COLLECTED DATA:
begin

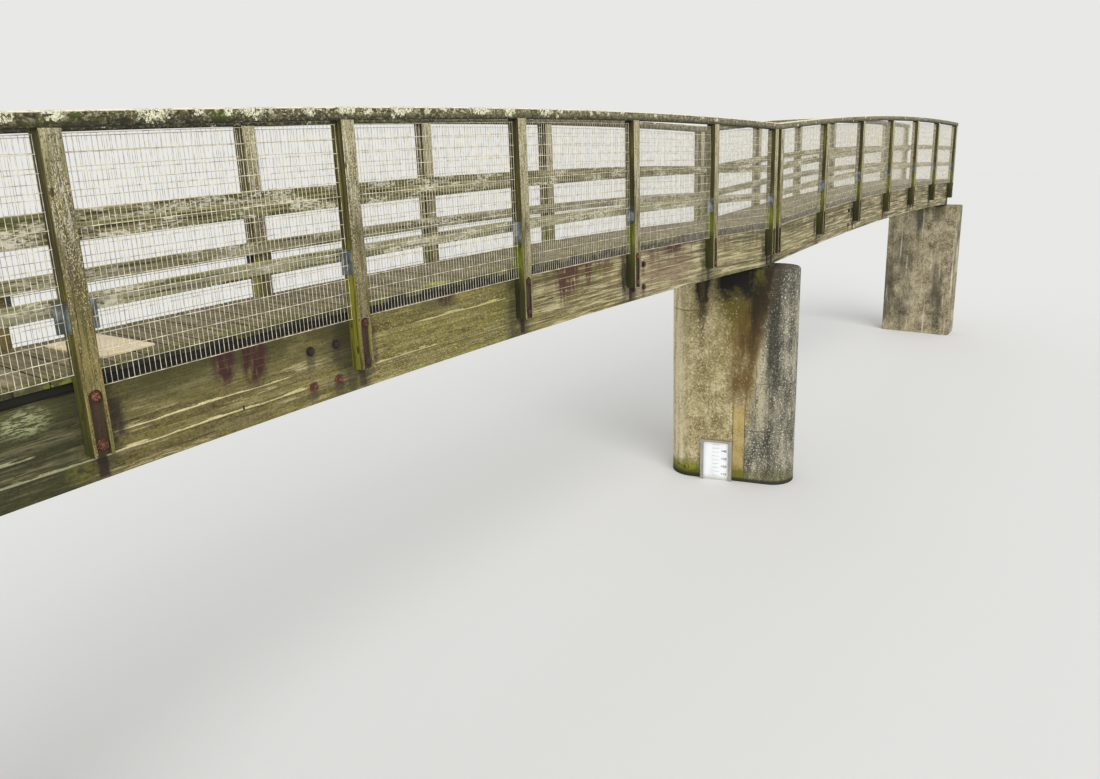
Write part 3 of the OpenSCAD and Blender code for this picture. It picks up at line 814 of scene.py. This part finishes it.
# the flanks stay wet: algae from yellow-green to nearly black
bloom = patches(at, (14, 14, 3.2), 0.4, 0.6, 7, 0.68)
bloom = put("ADD", bloom, (luck, 0, 1, -0.25, 0.25))
[dark_slime] = by_place(drop, (0, "#3a340a"), (0.6, "#352d06"), (1, "#2a2902"), (1.45, "#1d1e01"))
[bright_slime] = by_place(drop, (0, "#6f6a22"), (0.6, "#6b611a"), (0.85, "#7b7512"), (1.1, "#5f5c0c"),
    (1.45, "#45460a"))
slime = paint(dark_slime,
    (bright_slime, bloom),
    ("#2a2607", (grain, 0.46, 0.36, 0, 0.7)),
    ("#26270a", (x, -5.7, -4.7, 0, 0.6), (drop, 1, 1.3)),
    ("#231c05", patches(at, (60, 60, 2.2), 0.42, 0.54, 4), (drop, 0.84, 0.72, 0, 0.85)),
    ("#727c15", (x, -5.7, -4.7, 0, 0.75), band(drop, 0.93, 1.08, 0.08),
        patches(at, (30, 30, 6), 0.38, 0.52, 5)))
tone = paint(tone,
    (slime, flank),
    ("#8f8b20", flank, band(x, -6.14, -6.03, 0.01), (drop, 0.7, 0.9, 0, 0.8), (grain, 0.36, 0.52, 0.3, 1)),
    # knots, and drying cracks up the face
    ("#3f3c08", flank, patches(at, (45, 45, 1.6), 0.52, 0.6, 4), 0.8),
    ("#2d2110", (put("TexVoronoi", at, Scale=(11, 11, 4.5)), 0.13, 0.08, 0, 0.85)))
crack = patches(at, (75, 75, 1.4), 0.335, 0.31, 2)
tone = paint(tone, ("#211a0b", crack, 0.8))
# in the slot: bare brown wood, run with rust, and darkened as painted shade in the recess
sunk = band(put("ABSOLUTE", y), WIDE + 0.02, WIDE + 0.0865, 0.001)
sunk = put("MULTIPLY", sunk, (facing, 0.8, 0.5))
sunk = put("MULTIPLY", sunk, band(drop, 1.145, 1.5, 0.001))
tone = paint(tone,
    # painted shade: the recess of the slot is darkened
    ("#2a190e", sunk, 0.9),
    ("#452719", sunk, patches(at, (60, 60, 7), 0.5, 0.6), 0.8))
high = put("SUBTRACT", grain, put("MULTIPLY", crack, 0.8))
wire(tone, grain, 0.75, 0.94, 0.0025, high)

post = block("post", (-POST / 2, -POST / 2, 0), (POST / 2, POST / 2, DROP_POST - DROP_RAIL))
# the routing tool: a disc drawn out downwards past the foot; the slot's radius, its depth and
# how far its top lies below the handrail top
SLOT_R, SLOT_DEEP, DROP_SLOT = 0.028, 0.014, 1.152
SLOT_Z = DROP_POST - DROP_SLOT - SLOT_R
slot_tool = primitive("cylinder", "slot_tool", vertices=32, radius=SLOT_R, depth=2 * SLOT_DEEP,
    location=(0, -POST / 2, SLOT_Z), rotation=(pi / 2, 0, 0))
edit(slot_tool, "VERT", lambda co: co.z < SLOT_Z - 0.0001)
bpy.ops.transform.translate(value=(0, 0, -0.3))
done()
modify(post, "BOOLEAN", operation="DIFFERENCE", object=slot_tool)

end

GOAL:
Write out all the lines again, exactly as they are.

ANSWER TO THIS EXERCISE:
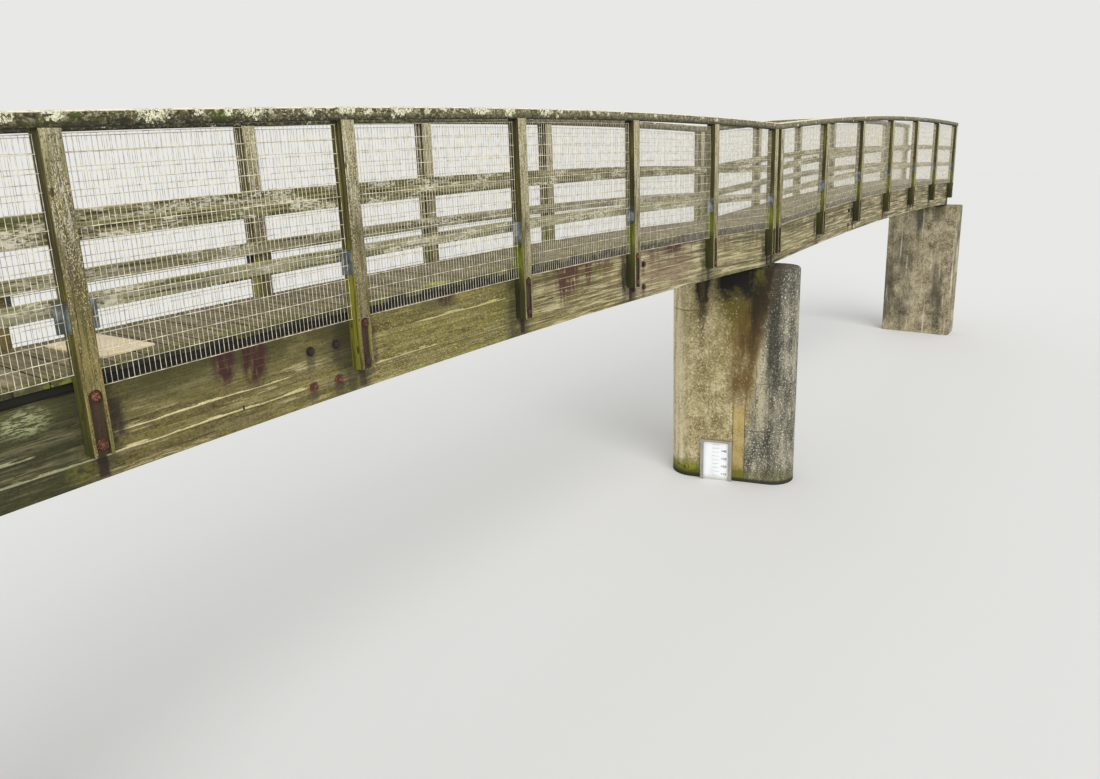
Write part 3 of the OpenSCAD and Blender code for this picture. It picks up at line 814 of scene.py. This part finishes it.
# the flanks stay wet: algae from yellow-green to nearly black
bloom = patches(at, (14, 14, 3.2), 0.4, 0.6, 7, 0.68)
bloom = put("ADD", bloom, (luck, 0, 1, -0.25, 0.25))
[dark_slime] = by_place(drop, (0, "#3a340a"), (0.6, "#352d06"), (1, "#2a2902"), (1.45, "#1d1e01"))
[bright_slime] = by_place(drop, (0, "#6f6a22"), (0.6, "#6b611a"), (0.85, "#7b7512"), (1.1, "#5f5c0c"),
    (1.45, "#45460a"))
slime = paint(dark_slime,
    (bright_slime, bloom),
    ("#2a2607", (grain, 0.46, 0.36, 0, 0.7)),
    ("#26270a", (x, -5.7, -4.7, 0, 0.6), (drop, 1, 1.3)),
    ("#231c05", patches(at, (60, 60, 2.2), 0.42, 0.54, 4), (drop, 0.84, 0.72, 0, 0.85)),
    ("#727c15", (x, -5.7, -4.7, 0, 0.75), band(drop, 0.93, 1.08, 0.08),
        patches(at, (30, 30, 6), 0.38, 0.52, 5)))
tone = paint(tone,
    (slime, flank),
    ("#8f8b20", flank, band(x, -6.14, -6.03, 0.01), (drop, 0.7, 0.9, 0, 0.8), (grain, 0.36, 0.52, 0.3, 1)),
    # knots, and drying cracks up the face
    ("#3f3c08", flank, patches(at, (45, 45, 1.6), 0.52, 0.6, 4), 0.8),
    ("#2d2110", (put("TexVoronoi", at, Scale=(11, 11, 4.5)), 0.13, 0.08, 0, 0.85)))
crack = patches(at, (75, 75, 1.4), 0.335, 0.31, 2)
tone = paint(tone, ("#211a0b", crack, 0.8))
# in the slot: bare brown wood, run with rust, and darkened as painted shade in the recess
sunk = band(put("ABSOLUTE", y), WIDE + 0.02, WIDE + 0.0865, 0.001)
sunk = put("MULTIPLY", sunk, (facing, 0.8, 0.5))
sunk = put("MULTIPLY", sunk, band(drop, 1.145, 1.5, 0.001))
tone = paint(tone,
    # painted shade: the recess of the slot is darkened
    ("#2a190e", sunk, 0.9),
    ("#452719", sunk, patches(at, (60, 60, 7), 0.5, 0.6), 0.8))
high = put("SUBTRACT", grain, put("MULTIPLY", crack, 0.8))
wire(tone, grain, 0.75, 0.94, 0.0025, high)

post = block("post", (-POST / 2, -POST / 2, 0), (POST / 2, POST / 2, DROP_POST - DROP_RAIL))
# the routing tool: a disc drawn out downwards past the foot; the slot's radius, its depth and
# how far its top lies below the handrail top
SLOT_R, SLOT_DEEP, DROP_SLOT = 0.028, 0.014, 1.152
SLOT_Z = DROP_POST - DROP_SLOT - SLOT_R
slot_tool = primitive("cylinder", "slot_tool", vertices=32, radius=SLOT_R, depth=2 * SLOT_DEEP,
    location=(0, -POST / 2, SLOT_Z), rotation=(pi / 2, 0, 0))
edit(slot_tool, "VERT", lambda co: co.z < SLOT_Z - 0.0001)
bpy.ops.transform.translate(value=(0, 0, -0.3))
done()
modify(post, "BOOLEAN", operation="DIFFERENCE", object=slot_tool)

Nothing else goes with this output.